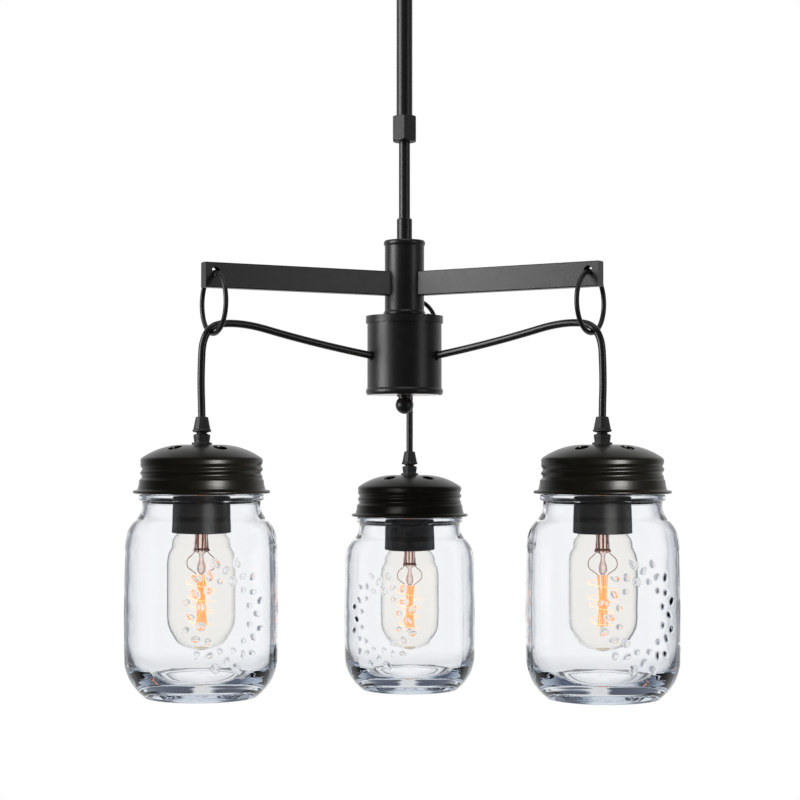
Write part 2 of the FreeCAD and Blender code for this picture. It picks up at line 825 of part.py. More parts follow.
def rounded_path(points, lamp):
    """Join the points by straight runs and tangent arcs and print each arc's radius."""
    edges = []
    here = points[0]
    for before, corner, after in zip(points, points[1:], points[2:]):
        runs = (corner - before, after - corner)
        turn = runs[0].getAngle(runs[1])
        shorter = min(run.Length for run in runs)
        set_back = shorter * SHORT_ARC_SHARE
        radius = set_back / math.tan(turn / 2)
        start = corner - runs[0].normalize() * set_back
        end = corner + runs[1].normalize() * set_back
        bisector = (runs[1] - runs[0]).normalize()
        middle = corner + bisector * (radius / math.cos(turn / 2) - radius)
        edges.append(Part.LineSegment(here, start).toShape())
        edges.append(Part.Arc(start, middle, end).toShape())
        here = end
        print(f"{lamp} cord bends {math.degrees(turn):.1f} degrees on a radius of {radius:.1f} mm")
    edges.append(Part.LineSegment(here, points[-1]).toShape())
    return edges


def sweep_cord(edges):
    """Sweep the cord's round section along a path and check its volume."""
    path = Part.Wire(edges)
    start = edges[0].Vertexes[0].Point
    along = edges[0].tangentAt(edges[0].FirstParameter)
    section = Part.Wire([Part.Circle(start, along, d.cord_radius.value).toShape()])
    tube = path.makePipeShell([section], True, False)
    expected = math.pi * d.cord_radius.value ** 2 * path.Length
    print(f"cord piece {path.Length:.1f} mm long, volume ratio {tube.Volume / expected:.4f}")
    return tube


def split_path(edges, height):
    """Cut the straight run that crosses a height and return the edges on each side."""
    for place_in_path, edge in enumerate(edges):
        start, end = (vertex.Point for vertex in edge.Vertexes)
        straight = edge.Curve.TypeId == "Part::GeomLine"
        if straight and start.z > height > end.z:
            share = (start.z - height) / (start.z - end.z)
            middle = start + (end - start) * share
            upper = edges[:place_in_path] + [Part.LineSegment(start, middle).toShape()]
            lower = [Part.LineSegment(middle, end).toShape()] + edges[place_in_path + 1:]
            return upper, lower
    raise ValueError("no straight run of the cord crosses the split height")


def make_cord(lamp):
    """Make a lamp's cord in two pieces: the run to the ring, and the drop below it."""
    edges = rounded_path(cord_points(lamp), lamp)
    run, drop = split_path(edges, arm_level.value + SPLIT_HEIGHT)
    turn = FreeCAD.Rotation(FreeCAD.Vector(0, 0, 1), heading(lamp).value)
    for name, piece in (("run", run), ("drop", drop)):
        label = f"{lamp}_cord_{name}"
        feature = document.addObject("Part::Feature", label)
        feature.Shape = sweep_cord(piece)
        feature.Placement = FreeCAD.Placement(FreeCAD.Vector(), turn)
        keep(label, feature)


# ---------------------------------------------------------------- lamps

def hang(lamp, label, thing, turn=None):
    """Hang a piece drawn about a lamp's own axis, with the lid's top at zero."""
    way = heading(lamp)
    place(thing, x=d.lamp_reach * cosine(way), y=d.lamp_reach * sine(way), z=lid_level(lamp),
          turn=turn)
    keep(f"{lamp}_{label}", thing)


def make_grip(lamp):
    """Make the cord grip: the body with its hollow shank, and the cone nut above it."""
    cord_bore = d.cord_radius + d.fit_gap * 2
    body = turned_body("grip_body", [
        Corner(d.lead_bore_radius, -d.shank_length), Corner(d.shank_radius, -d.shank_length),
        Corner(d.shank_radius, 0), Corner(d.grip_flange_radius, 0),
        Corner(d.grip_flange_radius, d.grip_flange_height),
        Corner(d.grip_foot_radius, d.grip_flange_height),
        Corner(d.grip_waist_radius, d.grip_waist_height),
        Corner(d.grip_stub_radius, d.grip_waist_height),
        Corner(d.grip_stub_radius, d.grip_stub_height), Corner(cord_bore, d.grip_stub_height),
        Corner(cord_bore, d.cord_seat), Corner(d.lead_bore_radius, d.cord_seat)])
    hang(lamp, "grip_body", body)
    low = d.grip_waist_height + d.grip_seam
    stub_bore = d.grip_stub_radius + d.fit_gap
    roof = d.grip_stub_height + d.fit_gap
    nut = turned_body("grip_nut", [
        Corner(stub_bore, low), Corner(d.grip_collar_radius, low),
        Corner(d.grip_collar_radius, low + d.grip_collar_height),
        Corner(d.grip_shoulder_radius, low + d.grip_collar_height),
        Corner(d.grip_top_radius, d.grip_height), Corner(cord_bore, d.grip_height),
        Corner(cord_bore, roof), Corner(stub_bore, roof)])
    hang(lamp, "grip_nut", nut)


def bulge_bend(chord, bulge):
    """Return the radius of an arc that swells by bulge over its chord."""
    return (chord * chord / 4 + bulge * bulge) / (bulge * 2)


def dome_bend(reach, drop):
    """Return the radius of an arc that starts level and falls by drop over a reach."""
    return (reach * reach + drop * drop) / (drop * 2)


def make_lid(lamp):
    """Make the pressed lid: vented dome, rolled groove and bead, flared skirt, curled rim."""
    wall = d.lid_wall
    reach = d.lid_dome_radius - d.lid_flat_radius
    dome = dome_bend(reach, d.lid_dome_drop)
    upper = -d.lid_upper_groove
    bead_top = upper - d.lid_groove_width
    bead_foot = bead_top - d.lid_bead_height
    lower = bead_foot - d.lid_groove_width
    skirt = d.lid_groove_radius + d.lid_step
    flare = skirt + d.lid_flare
    rim_top = lower - wall - d.lid_skirt_height
    rim_foot = rim_top - d.lid_rim_height
    rim = flare + d.lid_rim_width
    groove_in = d.lid_groove_radius - wall
    body = turned_body("lid", [
        Corner(shank_hole, lid_under), Corner(shank_hole, 0),
        Corner(d.lid_flat_radius, 0, dome, True),
        Corner(d.lid_dome_radius, -d.lid_dome_drop, d.lid_edge_bend, True),
        Corner(d.lid_groove_radius, upper), Corner(d.lid_groove_radius, bead_top, d.lid_bead_bend, True),
        Corner(d.lid_groove_radius, bead_foot), Corner(d.lid_groove_radius, lower),
        Corner(skirt, lower - wall), Corner(flare, rim_top), Corner(rim, rim_top - wall / 2),
        Corner(rim + wall / 2, rim_top - wall), Corner(rim + wall / 2, rim_foot + wall / 2),
        Corner(rim, rim_foot), Corner(flare - wall, rim_foot), Corner(flare - wall, rim_top),
        Corner(skirt - wall, lower - wall * 2), Corner(groove_in, lower - wall),
        Corner(groove_in, -(d.lid_dome_drop + wall)), Corner(groove_in, -d.lid_dome_drop, dome - wall),
        Corner(d.lid_flat_radius, lid_under)])
    vent = new_sketch(body, "XY_Plane")
    draw_circle(vent, d.vent_offset, 0, d.vent_radius)
    cut = cut_through(body, vent)
    document.recompute()
    repeat_round(body, cut, d.vent_count)
    hang(lamp, "lid", body, turn=Size.of(90) / d.vent_count)


def make_socket(lamp):
    """Make the metal cup under the lid and the insulating lamp holder inside it."""
    top = lid_under - d.cup_drop
    inner_top = d.cup_top_radius - d.cup_wall
    inner_foot = d.cup_foot_radius - d.cup_wall
    hang(lamp, "socket_cup", turned_body("socket_cup", [
        Corner(shank_hole, top), Corner(shank_hole, top - d.cup_wall),
        Corner(inner_top, top - d.cup_wall), Corner(inner_foot, -d.cup_depth),
        Corner(d.cup_foot_radius, -d.cup_depth), Corner(d.cup_top_radius, top)]))
    bore = d.base_radius + d.fit_gap * 2
    hub_foot = -(d.socket_drop + d.socket_hub)
    hang(lamp, "lamp_holder", turned_body("lamp_holder", [
        Corner(shank_hole, -d.socket_drop), Corner(shank_hole, hub_foot), Corner(0, hub_foot),
        Corner(0, -d.socket_seat_depth), Corner(bore, -d.socket_seat_depth),
        Corner(bore, -d.socket_depth), Corner(d.socket_radius, -d.socket_depth),
        Corner(d.socket_radius, -d.socket_drop)]))


def make_bulb(lamp):
    """Make the bulb: screw base, glass envelope and the glass stem inside it."""
    tip_top = -(d.socket_seat_depth + d.fit_gap)
    shell_top = tip_top - d.base_tip_height
    shell_foot = shell_top - d.base_height
    inner = d.base_radius - d.base_wall
    shoulder = d.base_radius - d.base_shoulder
    hang(lamp, "bulb_base", turned_body("bulb_base", [
        Corner(0, tip_top), Corner(0, shell_top - d.base_shoulder - d.base_wall),
        Corner(inner, shell_top - d.base_shoulder - d.base_wall), Corner(inner, shell_foot),
        Corner(d.base_radius, shell_foot), Corner(d.base_radius, shell_top - d.base_shoulder),
        Corner(shoulder, shell_top), Corner(d.base_tip_radius, shell_top),
        Corner(d.base_tip_radius, tip_top)]))
    wall = d.bulb_wall
    throat = inner - d.fit_gap
    side_foot = -(d.bulb_depth - d.bulb_radius)
    bend = d.bulb_shoulder_bend
    hang(lamp, "bulb_glass", turned_body("bulb_glass", [
        Corner(throat - wall, -d.bulb_throat_drop), Corner(throat - wall, -d.bulb_shoulder_top, bend, False),
        Corner(d.bulb_radius - wall, -d.bulb_shoulder_foot), Corner(d.bulb_radius - wall, side_foot,
                                                                    d.bulb_radius - wall, True),
        Corner(0, -(d.bulb_depth - wall)), Corner(0, -d.bulb_depth, d.bulb_radius),
        Corner(d.bulb_radius, side_foot), Corner(d.bulb_radius, -d.bulb_shoulder_foot, bend, True),
        Corner(throat, -d.bulb_shoulder_top), Corner(throat, -d.bulb_throat_drop)]))
    flare = throat - wall - d.fit_gap
    flare_top = -(d.bulb_throat_drop + d.bulb_wall)
    hang(lamp, "bulb_stem", turned_body("bulb_stem", [
        Corner(0, flare_top), Corner(0, -d.stem_foot_depth), Corner(d.stem_rod_radius, -d.stem_foot_depth),
        Corner(d.stem_rod_radius, -d.stem_press_depth), Corner(d.stem_tube_radius, -d.stem_press_depth),
        Corner(d.stem_tube_radius, flare_top - wall * 2), Corner(flare, flare_top - wall),
        Corner(flare, flare_top)]))


def make_jar(lamp):
    """Make the sealing gasket and the glass jar below it."""
    gasket_foot = -(d.gasket_drop + d.gasket_thick)
    hang(lamp, "gasket", turned_body("gasket", ring_section(
        d.gasket_inner_radius, d.jar_neck_radius, gasket_foot, -d.gasket_drop)))
    wall = d.jar_wall
    rim = gasket_foot - d.jar_seat_gap
    ring_top = -d.jar_ring_drop
    ring_foot = ring_top - d.jar_ring_height
    hollow_top = ring_foot - d.jar_throat_height
    hollow_foot = hollow_top - d.jar_hollow_height
    shoulder = d.jar_throat_radius + d.jar_hollow_width
    side_top = hollow_foot - d.jar_shoulder_height
    belly = d.jar_side_radius + d.jar_belly
    heel_top = -(d.jar_depth - d.jar_heel_height)
    foot = -d.jar_depth
    bearing = d.jar_foot_radius - d.jar_foot_width
    floor = foot + d.jar_floor
    neck_in = d.jar_neck_radius - d.jar_neck_wall
    hang(lamp, "jar", turned_body("jar", [
        Corner(d.jar_neck_radius, rim), Corner(neck_in, rim), Corner(neck_in, ring_foot),
        Corner(d.jar_throat_radius - wall, hollow_top, d.jar_hollow_bend, False),
        Corner(shoulder - wall, hollow_foot, d.jar_shoulder_bend - wall, True),
        Corner(d.jar_side_radius - wall, side_top), Corner(belly - wall, -d.jar_belly_depth),
        Corner(d.jar_side_radius - wall, heel_top, d.jar_heel_bend - wall, True),
        Corner(d.jar_foot_radius - wall, floor), Corner(0, floor), Corner(0, foot + d.jar_push_up),
        Corner(bearing - d.jar_push_up, foot + d.jar_push_up), Corner(bearing, foot),
        Corner(d.jar_foot_radius, foot, d.jar_heel_bend), Corner(d.jar_side_radius, heel_top),
        Corner(belly, -d.jar_belly_depth), Corner(d.jar_side_radius, side_top, d.jar_shoulder_bend),
        Corner(shoulder, hollow_foot, d.jar_hollow_bend, True),
        Corner(d.jar_throat_radius, hollow_top), Corner(d.jar_throat_radius, ring_foot),
        Corner(d.jar_ring_radius, ring_foot), Corner(d.jar_ring_radius, ring_top),
        Corner(d.jar_neck_radius, ring_top)]))


# ---------------------------------------------------------------- whole light

def build():
    """Draw every piece of the light."""
    make_crossbar()
    make_canopy()
    make_canopy_fastenings()
    make_tube_nut()
    make_outer_tube()
    make_lock_nut()
    make_collet()
    make_inner_tube()
    make_coupling()
    make_stem_rod()
    make_column()
    make_housing_shell()
    make_housing_cap()
    make_housing_cover()
    make_housing_screw()
    make_cord_bushings()
    make_finial()
    for lamp in LAMPS:
        make_arm(lamp)
        make_ring(lamp)
        make_cord(lamp)
        make_grip(lamp)
        make_lid(lamp)
        make_socket(lamp)
        make_bulb(lamp)
        make_jar(lamp)
    document.recompute()


def check():
    """Refuse a document with a failed object or a broken shape."""
    for thing in document.Objects:
        if {"Invalid", "Error"} & set(thing.State):
            raise RuntimeError(f"{thing.Name} ({thing.Label}) failed: {thing.State}")
    for label, thing in nodes.items():
        if thing.Shape.isNull() or not thing.Shape.isValid():
            raise RuntimeError(f"{label} has no valid shape")


def export():
    """Write each piece to its own file."""
    os.makedirs("parts", exist_ok=True)
    for label, thing in nodes.items():
        thing.Shape.exportStep(f"parts/{label}.step")


build()
check()
export()
print(len(nodes), "pieces written")
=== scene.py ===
"""Dresses the three-arm jar pendant: studio, cords, ironwork, jars, lids and glowing bulbs."""
import json
import logging
import math
from dataclasses import dataclass, field
from enum import Enum

import bpy
import numpy as np
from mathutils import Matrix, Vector

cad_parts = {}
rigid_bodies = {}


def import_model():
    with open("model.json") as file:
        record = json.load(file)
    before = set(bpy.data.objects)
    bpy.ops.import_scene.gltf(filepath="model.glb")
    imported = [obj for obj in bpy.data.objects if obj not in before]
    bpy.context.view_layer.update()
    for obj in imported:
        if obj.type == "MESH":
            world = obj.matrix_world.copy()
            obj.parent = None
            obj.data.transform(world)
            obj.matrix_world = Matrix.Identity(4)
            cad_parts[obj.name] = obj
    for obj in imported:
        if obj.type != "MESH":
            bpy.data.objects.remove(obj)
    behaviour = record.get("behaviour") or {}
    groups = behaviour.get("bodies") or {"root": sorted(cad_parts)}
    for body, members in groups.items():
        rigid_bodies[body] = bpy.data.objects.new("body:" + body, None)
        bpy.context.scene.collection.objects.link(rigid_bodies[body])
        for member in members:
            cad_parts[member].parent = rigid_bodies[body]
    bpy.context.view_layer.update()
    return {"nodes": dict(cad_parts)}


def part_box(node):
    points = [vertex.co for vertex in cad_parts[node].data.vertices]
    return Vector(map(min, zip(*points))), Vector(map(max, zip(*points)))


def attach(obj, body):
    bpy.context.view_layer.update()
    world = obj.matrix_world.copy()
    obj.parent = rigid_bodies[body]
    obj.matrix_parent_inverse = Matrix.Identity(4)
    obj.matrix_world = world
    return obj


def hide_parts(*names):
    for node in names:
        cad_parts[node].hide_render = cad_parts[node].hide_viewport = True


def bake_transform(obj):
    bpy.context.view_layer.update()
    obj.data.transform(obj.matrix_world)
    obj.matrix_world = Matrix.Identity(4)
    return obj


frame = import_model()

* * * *

* [What to produce]:
Select every line in the material above where the string "Write" occurs, and copy it.

* [Result of the task]:
Write part 2 of the FreeCAD and Blender code for this picture. It picks up at line 825 of part.py. More parts follow.
    """Write each piece to its own file."""